What is required
Read the lines that follow and tally those with the word "joints"; give the number and nothing else.

Collected material
◇ ◇ ◇ ◇

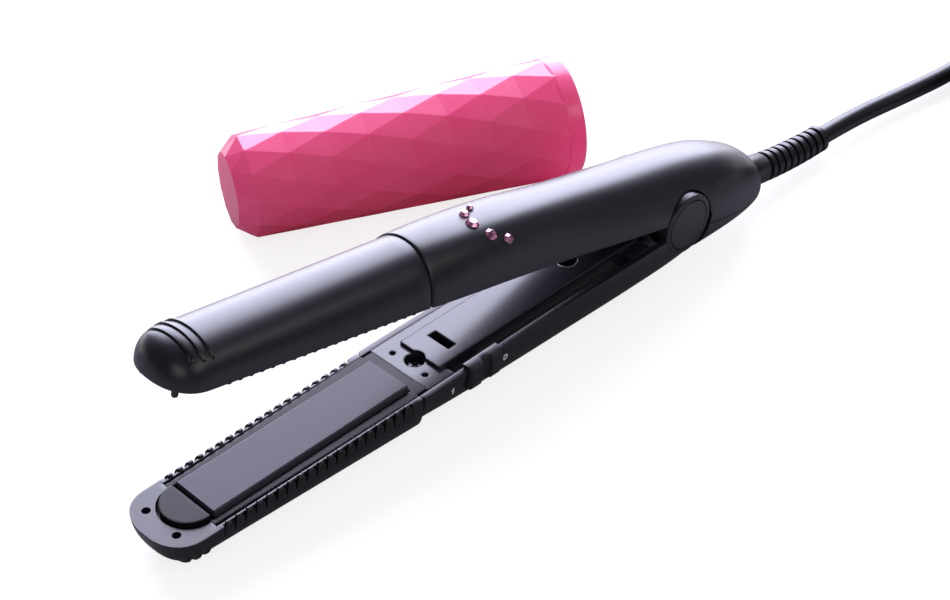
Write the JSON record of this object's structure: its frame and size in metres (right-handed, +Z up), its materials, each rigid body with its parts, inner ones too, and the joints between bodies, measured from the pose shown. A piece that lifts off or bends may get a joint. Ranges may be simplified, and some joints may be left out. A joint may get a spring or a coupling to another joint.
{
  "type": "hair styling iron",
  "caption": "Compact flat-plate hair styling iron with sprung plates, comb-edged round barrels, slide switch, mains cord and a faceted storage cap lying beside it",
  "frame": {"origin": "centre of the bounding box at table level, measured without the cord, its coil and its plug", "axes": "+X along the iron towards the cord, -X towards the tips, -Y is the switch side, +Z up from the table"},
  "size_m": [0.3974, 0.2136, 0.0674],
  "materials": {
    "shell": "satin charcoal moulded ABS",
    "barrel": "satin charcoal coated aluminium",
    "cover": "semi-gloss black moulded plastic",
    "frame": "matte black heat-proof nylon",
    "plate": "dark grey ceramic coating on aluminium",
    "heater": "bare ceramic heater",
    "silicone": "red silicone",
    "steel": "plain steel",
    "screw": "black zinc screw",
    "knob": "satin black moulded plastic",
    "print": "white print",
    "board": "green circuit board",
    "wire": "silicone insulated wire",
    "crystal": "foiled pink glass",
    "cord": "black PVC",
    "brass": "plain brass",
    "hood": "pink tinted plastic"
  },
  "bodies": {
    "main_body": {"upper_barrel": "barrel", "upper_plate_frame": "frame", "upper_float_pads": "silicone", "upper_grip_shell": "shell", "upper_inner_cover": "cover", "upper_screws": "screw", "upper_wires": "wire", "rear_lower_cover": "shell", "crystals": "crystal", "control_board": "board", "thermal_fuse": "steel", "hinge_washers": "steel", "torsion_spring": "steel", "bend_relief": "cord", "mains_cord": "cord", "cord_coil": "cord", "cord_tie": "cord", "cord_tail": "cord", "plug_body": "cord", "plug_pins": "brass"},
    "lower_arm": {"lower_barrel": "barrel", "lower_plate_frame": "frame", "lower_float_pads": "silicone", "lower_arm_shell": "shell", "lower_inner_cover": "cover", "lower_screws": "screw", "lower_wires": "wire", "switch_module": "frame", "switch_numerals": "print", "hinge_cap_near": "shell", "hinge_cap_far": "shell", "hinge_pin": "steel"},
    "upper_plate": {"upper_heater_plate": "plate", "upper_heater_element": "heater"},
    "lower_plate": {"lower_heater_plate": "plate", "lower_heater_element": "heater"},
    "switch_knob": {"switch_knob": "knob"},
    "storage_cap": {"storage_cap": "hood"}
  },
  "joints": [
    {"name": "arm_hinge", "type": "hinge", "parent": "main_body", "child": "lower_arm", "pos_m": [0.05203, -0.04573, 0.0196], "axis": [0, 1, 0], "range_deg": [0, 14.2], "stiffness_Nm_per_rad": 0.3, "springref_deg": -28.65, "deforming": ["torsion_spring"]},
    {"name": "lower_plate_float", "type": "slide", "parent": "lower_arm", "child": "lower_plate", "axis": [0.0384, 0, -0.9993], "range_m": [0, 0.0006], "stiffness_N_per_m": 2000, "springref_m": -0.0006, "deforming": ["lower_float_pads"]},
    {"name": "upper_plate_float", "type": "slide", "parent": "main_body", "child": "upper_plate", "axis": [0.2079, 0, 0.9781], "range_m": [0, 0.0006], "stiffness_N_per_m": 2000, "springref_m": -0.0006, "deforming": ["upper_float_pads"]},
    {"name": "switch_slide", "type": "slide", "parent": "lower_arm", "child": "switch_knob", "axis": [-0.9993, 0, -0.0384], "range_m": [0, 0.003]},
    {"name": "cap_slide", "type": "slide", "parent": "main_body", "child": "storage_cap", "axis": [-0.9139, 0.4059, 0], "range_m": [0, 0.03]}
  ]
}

◇ ◇ ◇ ◇

The result
2